• _SOURCE EXCERPT_:
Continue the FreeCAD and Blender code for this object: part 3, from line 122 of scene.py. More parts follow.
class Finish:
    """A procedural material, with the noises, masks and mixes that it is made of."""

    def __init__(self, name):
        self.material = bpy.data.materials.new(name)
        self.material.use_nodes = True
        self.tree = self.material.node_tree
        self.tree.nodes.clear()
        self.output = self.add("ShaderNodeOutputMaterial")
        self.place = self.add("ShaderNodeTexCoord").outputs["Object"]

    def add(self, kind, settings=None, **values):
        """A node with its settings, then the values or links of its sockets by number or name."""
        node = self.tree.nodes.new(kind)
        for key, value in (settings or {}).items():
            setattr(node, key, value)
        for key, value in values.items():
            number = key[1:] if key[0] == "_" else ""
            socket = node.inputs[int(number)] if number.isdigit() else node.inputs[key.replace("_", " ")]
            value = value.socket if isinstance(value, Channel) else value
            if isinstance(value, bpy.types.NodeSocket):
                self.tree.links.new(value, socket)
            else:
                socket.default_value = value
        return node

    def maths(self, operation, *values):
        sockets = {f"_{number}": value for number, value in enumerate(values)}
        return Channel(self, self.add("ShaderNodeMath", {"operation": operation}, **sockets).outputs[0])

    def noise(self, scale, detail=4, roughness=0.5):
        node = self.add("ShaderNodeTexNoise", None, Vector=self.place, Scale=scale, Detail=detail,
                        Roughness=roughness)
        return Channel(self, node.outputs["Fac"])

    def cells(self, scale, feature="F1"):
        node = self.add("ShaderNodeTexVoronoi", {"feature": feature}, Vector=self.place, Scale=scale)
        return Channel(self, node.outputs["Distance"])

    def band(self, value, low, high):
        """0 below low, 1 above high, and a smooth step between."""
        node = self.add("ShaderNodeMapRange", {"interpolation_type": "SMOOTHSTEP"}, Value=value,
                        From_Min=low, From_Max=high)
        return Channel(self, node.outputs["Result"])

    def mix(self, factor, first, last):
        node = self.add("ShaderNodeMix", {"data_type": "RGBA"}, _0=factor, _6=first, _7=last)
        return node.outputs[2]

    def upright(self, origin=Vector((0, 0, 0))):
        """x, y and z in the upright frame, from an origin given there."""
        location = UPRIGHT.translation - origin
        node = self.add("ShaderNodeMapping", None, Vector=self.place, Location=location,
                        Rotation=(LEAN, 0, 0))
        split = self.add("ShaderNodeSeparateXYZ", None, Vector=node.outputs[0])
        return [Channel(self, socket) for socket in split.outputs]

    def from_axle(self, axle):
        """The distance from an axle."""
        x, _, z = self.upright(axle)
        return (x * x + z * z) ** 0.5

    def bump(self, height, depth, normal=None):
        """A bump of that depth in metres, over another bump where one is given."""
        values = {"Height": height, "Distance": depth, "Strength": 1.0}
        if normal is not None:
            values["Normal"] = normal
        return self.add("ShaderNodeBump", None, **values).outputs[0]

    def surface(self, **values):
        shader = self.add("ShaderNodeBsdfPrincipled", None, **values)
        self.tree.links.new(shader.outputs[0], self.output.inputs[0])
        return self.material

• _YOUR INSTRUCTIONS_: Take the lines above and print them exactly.

• _RESPONSE TO THIS EXERCISE_:
Continue the FreeCAD and Blender code for this object: part 3, from line 122 of scene.py. More parts follow.
class Finish:
    """A procedural material, with the noises, masks and mixes that it is made of."""

    def __init__(self, name):
        self.material = bpy.data.materials.new(name)
        self.material.use_nodes = True
        self.tree = self.material.node_tree
        self.tree.nodes.clear()
        self.output = self.add("ShaderNodeOutputMaterial")
        self.place = self.add("ShaderNodeTexCoord").outputs["Object"]

    def add(self, kind, settings=None, **values):
        """A node with its settings, then the values or links of its sockets by number or name."""
        node = self.tree.nodes.new(kind)
        for key, value in (settings or {}).items():
            setattr(node, key, value)
        for key, value in values.items():
            number = key[1:] if key[0] == "_" else ""
            socket = node.inputs[int(number)] if number.isdigit() else node.inputs[key.replace("_", " ")]
            value = value.socket if isinstance(value, Channel) else value
            if isinstance(value, bpy.types.NodeSocket):
                self.tree.links.new(value, socket)
            else:
                socket.default_value = value
        return node

    def maths(self, operation, *values):
        sockets = {f"_{number}": value for number, value in enumerate(values)}
        return Channel(self, self.add("ShaderNodeMath", {"operation": operation}, **sockets).outputs[0])

    def noise(self, scale, detail=4, roughness=0.5):
        node = self.add("ShaderNodeTexNoise", None, Vector=self.place, Scale=scale, Detail=detail,
                        Roughness=roughness)
        return Channel(self, node.outputs["Fac"])

    def cells(self, scale, feature="F1"):
        node = self.add("ShaderNodeTexVoronoi", {"feature": feature}, Vector=self.place, Scale=scale)
        return Channel(self, node.outputs["Distance"])

    def band(self, value, low, high):
        """0 below low, 1 above high, and a smooth step between."""
        node = self.add("ShaderNodeMapRange", {"interpolation_type": "SMOOTHSTEP"}, Value=value,
                        From_Min=low, From_Max=high)
        return Channel(self, node.outputs["Result"])

    def mix(self, factor, first, last):
        node = self.add("ShaderNodeMix", {"data_type": "RGBA"}, _0=factor, _6=first, _7=last)
        return node.outputs[2]

    def upright(self, origin=Vector((0, 0, 0))):
        """x, y and z in the upright frame, from an origin given there."""
        location = UPRIGHT.translation - origin
        node = self.add("ShaderNodeMapping", None, Vector=self.place, Location=location,
                        Rotation=(LEAN, 0, 0))
        split = self.add("ShaderNodeSeparateXYZ", None, Vector=node.outputs[0])
        return [Channel(self, socket) for socket in split.outputs]

    def from_axle(self, axle):
        """The distance from an axle."""
        x, _, z = self.upright(axle)
        return (x * x + z * z) ** 0.5

    def bump(self, height, depth, normal=None):
        """A bump of that depth in metres, over another bump where one is given."""
        values = {"Height": height, "Distance": depth, "Strength": 1.0}
        if normal is not None:
            values["Normal"] = normal
        return self.add("ShaderNodeBump", None, **values).outputs[0]

    def surface(self, **values):
        shader = self.add("ShaderNodeBsdfPrincipled", None, **values)
        self.tree.links.new(shader.outputs[0], self.output.inputs[0])
        return self.material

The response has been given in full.